- MATERIAL PROVIDED:
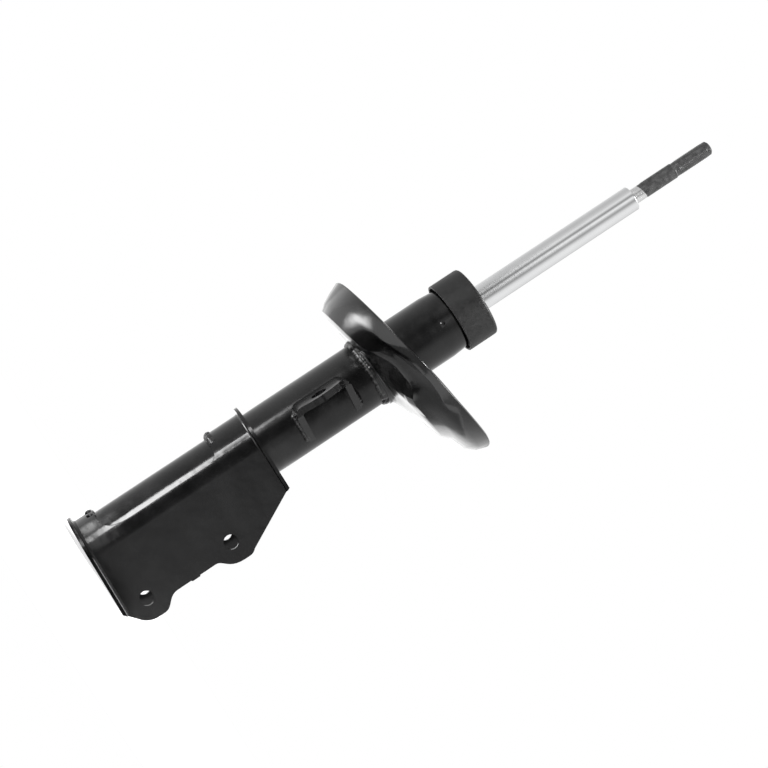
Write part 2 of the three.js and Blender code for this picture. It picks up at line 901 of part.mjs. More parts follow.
// Side profile of the bent strip: web behind, a leg at each end towards +X.
function linkProfile() {
  const low = linkCentreZ - linkLength / 2;
  const high = linkCentreZ + linkLength / 2;
  const inner = linkBend - linkPlate;
  const left = linkFaceX + linkBend;
  const profile = new THREE.Shape();
  profile.moveTo(linkFootX + 4, low);
  profile.lineTo(left, low);
  profile.absarc(left, low + linkBend, linkBend, -90 * degree, -180 * degree, true);
  profile.absarc(left, high - linkBend, linkBend, 180 * degree, 90 * degree, true);
  profile.lineTo(linkFootX + 4, high);
  profile.lineTo(linkFootX + 4, high - linkPlate);
  profile.absarc(left, high - linkBend, inner, 90 * degree, 180 * degree, false);
  profile.absarc(left, low + linkBend, inner, -180 * degree, -90 * degree, false);
  profile.lineTo(linkFootX + 4, low + linkPlate);
  return profile;
}

// Plan of the legs: gussets that taper from the web to their feet on the tube.
function linkPlan() {
  const footY = -Math.sqrt(tubeR ** 2 - linkFootX ** 2);
  const plan = new THREE.Shape();
  plan.moveTo(linkFaceX - 5, -10);
  plan.lineTo(linkFaceX - 5, linkOuterY - linkBulge - 1);
  plan.lineTo(linkFaceX + linkPlate + 2.4, linkOuterY - linkBulge - 1);
  plan.lineTo(linkFaceX + linkPlate + 2.6, linkOuterY + 1);
  plan.lineTo(linkFootX - 1, footY - 2.4);
  plan.lineTo(linkFootX + 1, footY);
  plan.lineTo(linkFootX, -10);
  return plan;
}

// Outline of the web: its free edge bows out round the hole.
function linkWeb() {
  const low = linkCentreZ - linkLength / 2 - 1;
  const high = linkCentreZ + linkLength / 2 + 1;
  const web = new THREE.Shape();
  web.moveTo(-10, low);
  web.lineTo(-10, high);
  web.lineTo(linkOuterY + 4, high);
  web.quadraticCurveTo(linkOuterY, high, linkOuterY, high - 5);
  web.quadraticCurveTo(linkOuterY - 2 * linkBulge, linkCentreZ, linkOuterY, low + 5);
  web.quadraticCurveTo(linkOuterY, low, linkOuterY + 4, low);
  return web;
}

// Turns a piece of the link bracket about the middle of the web's outer face.
function linkTurned(geometry) {
  geometry.translate(-linkFaceX, -linkPivotY, 0);
  geometry.rotateZ(linkTurn * degree);
  return geometry.translate(linkFaceX, linkPivotY, 0);
}

function linkBracket() {
  const low = linkCentreZ - linkLength;
  const high = linkCentreZ + linkLength;
  const strip = solid(linkTurned(slabY(linkProfile(), -2 * tubeR, 0, 4)));
  const legs = solid(slabZ(linkPlan(), low, high));
  const web = solid(slabX(linkWeb(), -tubeR, 2 * tubeR, 10));
  const tube = solid(drill(tubeR + seatGap, low - 1, high + 1, fine));
  const bore = new THREE.CylinderGeometry(linkHoleR, linkHoleR, 20, 24);
  bore.rotateZ(Math.PI / 2).translate(linkFaceX, linkHoleY, linkCentreZ);
  const hole = solid(linkTurned(bore));
  return geometryOf(strip.intersect(legs).intersect(web).subtract(tube).subtract(hole));
}

function linkBeadPiece(side) {
  const face = linkCentreZ + (side * linkLength) / 2;
  const start = Math.atan2(-Math.sqrt(tubeR ** 2 - linkFaceX ** 2), linkFaceX) / degree;
  const end = Math.atan2(-Math.sqrt(tubeR ** 2 - linkFootX ** 2), linkFootX) / degree;
  return cornerBead(tubeR, face, linkBead, side, start + 6, end - start - 6);
}

// ---- spring seat ----

const turnOf = (angle) => ((angle % 360) + 360) % 360;
const easeIn = (share) => 0.5 - 0.5 * Math.cos(Math.PI * Math.min(1, Math.max(0, share)));

// How far the floor is raised at an angle: a ramp that the spring's last coil
// runs up, and a steep step behind it that stops the coil's end.
function bumpAt(angle) {
  const turn = turnOf(angle);
  const up = easeIn((turn - bumpStart) / (bumpCrest - bumpStart));
  const down = easeIn((bumpEnd - turn) / (bumpEnd - bumpEdge));
  return bumpHeight * Math.min(up, down);
}

// Height of the rim above the floor's plane at an angle.
function rimRiseAt(angle) {
  const turn = turnOf(angle);
  const rising = easeIn((turn - nearRimStart) / nearRimRamp);
  const falling = easeIn((nearRimEnd - turn) / nearRimRamp);
  const fromFront = Math.min(turn, 360 - turn);
  const front = easeIn(1 - fromFront / frontRimReach);
  return rimRise + nearRimLift * Math.min(rising, falling) - frontRimDrop * front;
}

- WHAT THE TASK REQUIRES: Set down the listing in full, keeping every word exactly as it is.

- SOLUTION:
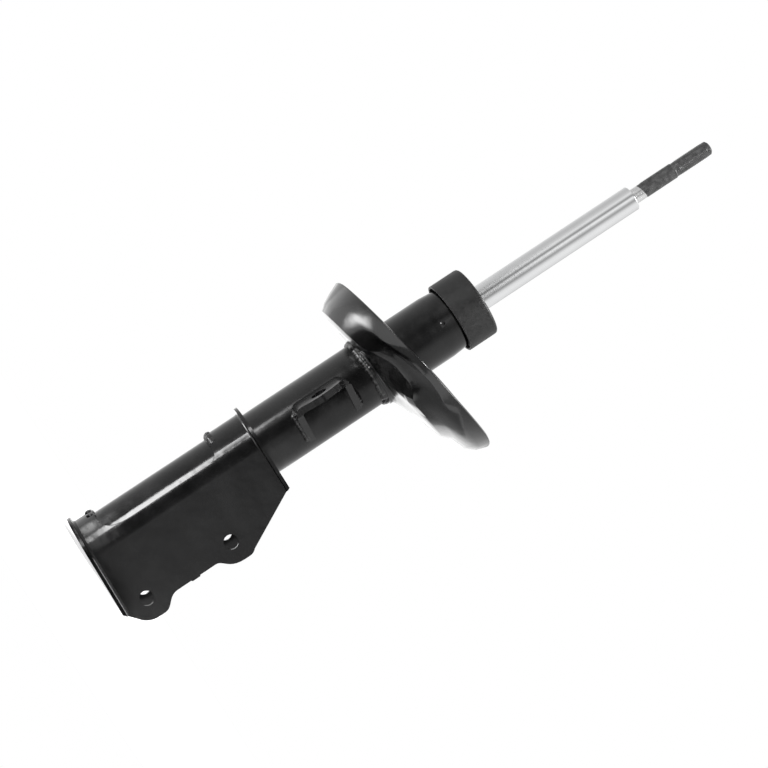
Write part 2 of the three.js and Blender code for this picture. It picks up at line 901 of part.mjs. More parts follow.
// Side profile of the bent strip: web behind, a leg at each end towards +X.
function linkProfile() {
  const low = linkCentreZ - linkLength / 2;
  const high = linkCentreZ + linkLength / 2;
  const inner = linkBend - linkPlate;
  const left = linkFaceX + linkBend;
  const profile = new THREE.Shape();
  profile.moveTo(linkFootX + 4, low);
  profile.lineTo(left, low);
  profile.absarc(left, low + linkBend, linkBend, -90 * degree, -180 * degree, true);
  profile.absarc(left, high - linkBend, linkBend, 180 * degree, 90 * degree, true);
  profile.lineTo(linkFootX + 4, high);
  profile.lineTo(linkFootX + 4, high - linkPlate);
  profile.absarc(left, high - linkBend, inner, 90 * degree, 180 * degree, false);
  profile.absarc(left, low + linkBend, inner, -180 * degree, -90 * degree, false);
  profile.lineTo(linkFootX + 4, low + linkPlate);
  return profile;
}

// Plan of the legs: gussets that taper from the web to their feet on the tube.
function linkPlan() {
  const footY = -Math.sqrt(tubeR ** 2 - linkFootX ** 2);
  const plan = new THREE.Shape();
  plan.moveTo(linkFaceX - 5, -10);
  plan.lineTo(linkFaceX - 5, linkOuterY - linkBulge - 1);
  plan.lineTo(linkFaceX + linkPlate + 2.4, linkOuterY - linkBulge - 1);
  plan.lineTo(linkFaceX + linkPlate + 2.6, linkOuterY + 1);
  plan.lineTo(linkFootX - 1, footY - 2.4);
  plan.lineTo(linkFootX + 1, footY);
  plan.lineTo(linkFootX, -10);
  return plan;
}

// Outline of the web: its free edge bows out round the hole.
function linkWeb() {
  const low = linkCentreZ - linkLength / 2 - 1;
  const high = linkCentreZ + linkLength / 2 + 1;
  const web = new THREE.Shape();
  web.moveTo(-10, low);
  web.lineTo(-10, high);
  web.lineTo(linkOuterY + 4, high);
  web.quadraticCurveTo(linkOuterY, high, linkOuterY, high - 5);
  web.quadraticCurveTo(linkOuterY - 2 * linkBulge, linkCentreZ, linkOuterY, low + 5);
  web.quadraticCurveTo(linkOuterY, low, linkOuterY + 4, low);
  return web;
}

// Turns a piece of the link bracket about the middle of the web's outer face.
function linkTurned(geometry) {
  geometry.translate(-linkFaceX, -linkPivotY, 0);
  geometry.rotateZ(linkTurn * degree);
  return geometry.translate(linkFaceX, linkPivotY, 0);
}

function linkBracket() {
  const low = linkCentreZ - linkLength;
  const high = linkCentreZ + linkLength;
  const strip = solid(linkTurned(slabY(linkProfile(), -2 * tubeR, 0, 4)));
  const legs = solid(slabZ(linkPlan(), low, high));
  const web = solid(slabX(linkWeb(), -tubeR, 2 * tubeR, 10));
  const tube = solid(drill(tubeR + seatGap, low - 1, high + 1, fine));
  const bore = new THREE.CylinderGeometry(linkHoleR, linkHoleR, 20, 24);
  bore.rotateZ(Math.PI / 2).translate(linkFaceX, linkHoleY, linkCentreZ);
  const hole = solid(linkTurned(bore));
  return geometryOf(strip.intersect(legs).intersect(web).subtract(tube).subtract(hole));
}

function linkBeadPiece(side) {
  const face = linkCentreZ + (side * linkLength) / 2;
  const start = Math.atan2(-Math.sqrt(tubeR ** 2 - linkFaceX ** 2), linkFaceX) / degree;
  const end = Math.atan2(-Math.sqrt(tubeR ** 2 - linkFootX ** 2), linkFootX) / degree;
  return cornerBead(tubeR, face, linkBead, side, start + 6, end - start - 6);
}

// ---- spring seat ----

const turnOf = (angle) => ((angle % 360) + 360) % 360;
const easeIn = (share) => 0.5 - 0.5 * Math.cos(Math.PI * Math.min(1, Math.max(0, share)));

// How far the floor is raised at an angle: a ramp that the spring's last coil
// runs up, and a steep step behind it that stops the coil's end.
function bumpAt(angle) {
  const turn = turnOf(angle);
  const up = easeIn((turn - bumpStart) / (bumpCrest - bumpStart));
  const down = easeIn((bumpEnd - turn) / (bumpEnd - bumpEdge));
  return bumpHeight * Math.min(up, down);
}

// Height of the rim above the floor's plane at an angle.
function rimRiseAt(angle) {
  const turn = turnOf(angle);
  const rising = easeIn((turn - nearRimStart) / nearRimRamp);
  const falling = easeIn((nearRimEnd - turn) / nearRimRamp);
  const fromFront = Math.min(turn, 360 - turn);
  const front = easeIn(1 - fromFront / frontRimReach);
  return rimRise + nearRimLift * Math.min(rising, falling) - frontRimDrop * front;
}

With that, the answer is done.